Keywords: Educational blogs, online learning, blogs, edublogs, reflective learning, accounting education.

 

INTRODUCTION

Technological innovations are changing the professional environment in which today's accountants work. The role of an accountant is moving from a normal financial accountant to a financial analyst and management accountant, requiring a broader set of knowledge, professional aptitude, critical thinking skills, and decision making capabilities than prior generations. Technology has influenced all aspects of an accountant's professional life. Individuals entering the profession must understand the current and future roles of information technology in organizations. Some accounting bodies and business thinkers suggest that the accounting profession should be entirely restructured (Nelson ,1996) . Many of the current accounting practices are no longer relevant as computer-supported practices have effectively replaced them. In order to meet the professional expectations in this changing scenario, the profession has called for significant change in accounting education and training of accounting professionals. The Institute of Certified Accountants in Australia suggests that fresh accounting graduates must equip themselves with necessary skills to use technological tools effectively and efficiently in order to match market expectations and to enhance their professional competence (CPA/ICAA, 2009). Singh and Pan (2004) support the incorporation of online technology in business education in the times of increasing professional expectations, increased availability of technological tools and their usefulness to enhance student learning; and state that the use of technology can be as good as, or even better than, quality than face to face sessions as a tool for delivery and assessment. The research conducted by Alavi, Yoo, & Vogel (1997) and Dutton, Dutton, & Peery (2001) support the viewpoint that online education facilitates better course delivery and improves student-learning outcomes.

 

THEORETICAL FRAMEWORK

The changes in the accounting profession require accountants to gain skills in using computers, accessing online information and working independently on computer-assisted professional tasks. Innovations in technology can be used in enhancing existing teaching and learning tools in the classroom in order to facilitate the development of computer-related competencies in accounting graduates. The use of Internet technology allows accounting students to explore relevant information and to relate such information to accounting concepts and other business information they wish to examine. The use of information technology for peer communication and discussions enables students to build upon existing knowledge structures and permits them to interact freely with information. In addition, technology allows students to have control over their learning environment and to act as self-directed learners, promoting more active learning.

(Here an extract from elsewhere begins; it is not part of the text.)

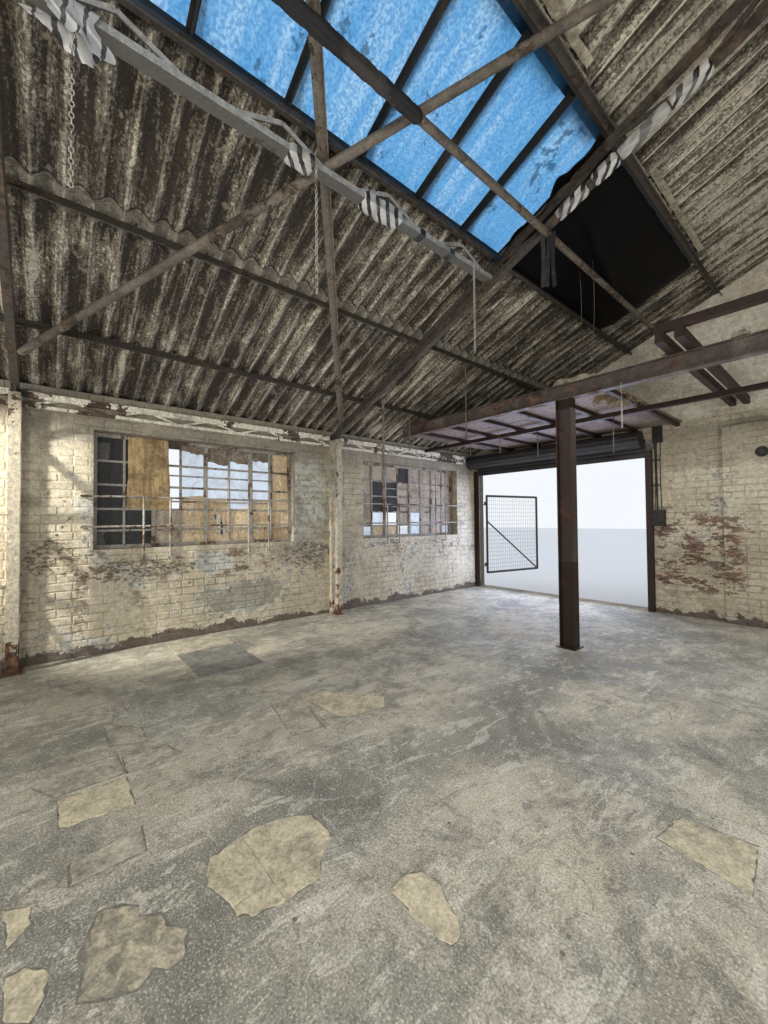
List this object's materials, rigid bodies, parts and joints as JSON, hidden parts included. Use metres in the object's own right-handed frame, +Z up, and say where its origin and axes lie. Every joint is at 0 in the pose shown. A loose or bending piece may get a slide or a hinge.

Good teaching has been associated with the provision of a supportive, personal, learning environment; engaging students in the content of the unit; encouraging active participation and providing quality feedback (Ramsden, 2003). Ramsden’s student learning approach in relation to learning context can be seen in the following diagram.

 

Figure 1: Ramsden model – student learning in context (Source: Ramsden, 2003, p.83)

Considerable contemporary research suggests a link between good teaching and a deep orientation to learning which enhances student learning, critical thinking and higher order learning (Trigwell & Prosser, 1991; Kember, 1996; 1998; Biggs, 2003). The learning context is one of the major influences on whether a student engages in deep or surface learning (Biggs, 1989). Ramsden (2003) states that there is a difference between simple conceptual knowledge and higher-order learning and critical thinking. Class-based lectures have been a traditional learning context in university education as they enable an efficient delivery and transfer of information to a large number of students. However, the lecture approach has also been subjected to strong criticism as it provides a passive learning environment and its ability to foster deep learning outcomes is questionable.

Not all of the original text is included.